Because your affections have significantly moved, I believe that you are vulnerable to the temptation to justify what you are moving to in the sense I have already described above. Because your affections have moved, you justify certain things, and have come to love a certain idea. But I want to bring this idea down to earth with a thud. This can be considered an ad hominem, but I do not intend it to be this in any insulting way at all. You may not be able to judge this from your contact with me, but over the course of my life I have spent a lot of time around Roman Catholics—my dearest friend in the Navy was the Catholic lay leader. I was the Protestant lay leader. I do not believe my judgments are those of an uninformed bigot. I have certainly been around Roman Catholics long enough to have a sense of the spiritual pulse, generally speaking. Doctrine aside, I am speaking of incarnational living—the level of Marian obedience.
Given this incarnational reality, if you continue to pursue the course you are on, who will your children marry? What will the character of their faith be like twenty years from now? Will your grandchildren love and serve the Lord Jesus Christ with heart, soul, mind and strength? Will they grow up in the faith in a way that goes beyond a mere assent to certain propositions? Will they love God in daily practical ways? I hope so, and I even think it possible. But if I were to measure by my experience, to embrace that possibility as a likelihood would be the triumph of hope over experience.

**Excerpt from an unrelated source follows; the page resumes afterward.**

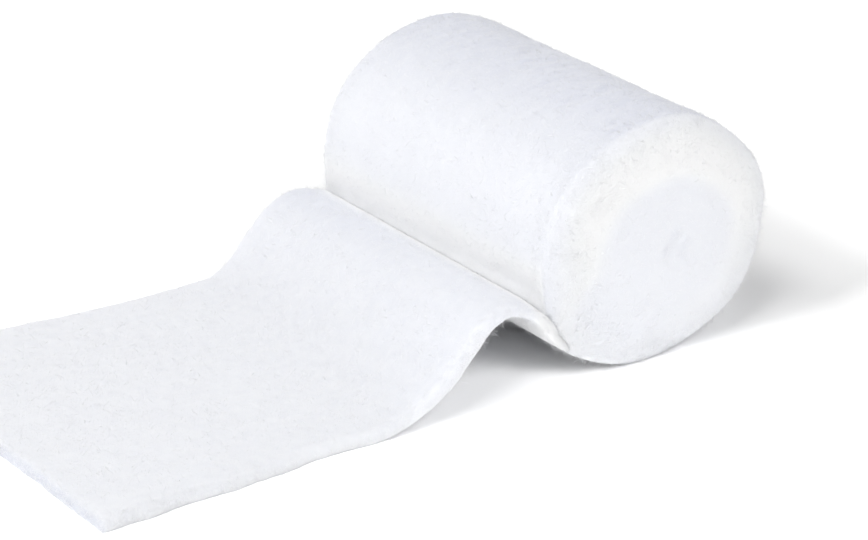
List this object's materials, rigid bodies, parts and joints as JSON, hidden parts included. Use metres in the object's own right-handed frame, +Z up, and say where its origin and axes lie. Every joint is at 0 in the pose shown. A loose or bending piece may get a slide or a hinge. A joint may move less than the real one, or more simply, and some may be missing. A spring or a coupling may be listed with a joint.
{
  "type": "padding bandage roll",
  "caption": "Soft white non-woven padding bandage wound into a roll, its loose end leaving from underneath in a hump and lying flat to a straight cut.",
  "frame": {"origin": "on the surface the bandage rests on, under the middle of the roll", "axes": "+Z up, +Y along the roll from its near end to its far end, +X across the roll, away from the loose end"},
  "size_m": [0.1938, 0.1046, 0.0622],
  "materials": {
    "wound_padding": "matt fibre wadding, soft and slightly fuzzy, wound",
    "loose_padding": "matt fibre wadding, soft and slightly fuzzy, mottled where its fibres thin out"
  },
  "bodies": {
    "root": {"roll": "wound_padding", "loose_end": "loose_padding"}
  },
  "joints": []
}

Bishop Sheen once sent a manuscript to the printers, and when the galleys came back to him, he noted that Heaven and Hell were all reduced to the lower case, heaven and hell. He dutifully corrected them, and sent it back. He got into a tussle with his editor over this, and his editor asked him why he wanted them in the upper case. “Because,” said the bishop, “they are places. You know, like Scarsdale.” I am asking you, as one who must give an account for your soul, and the souls of those in your household, where are you taking them? Where are you taking your grandchildren and great-grandchildren?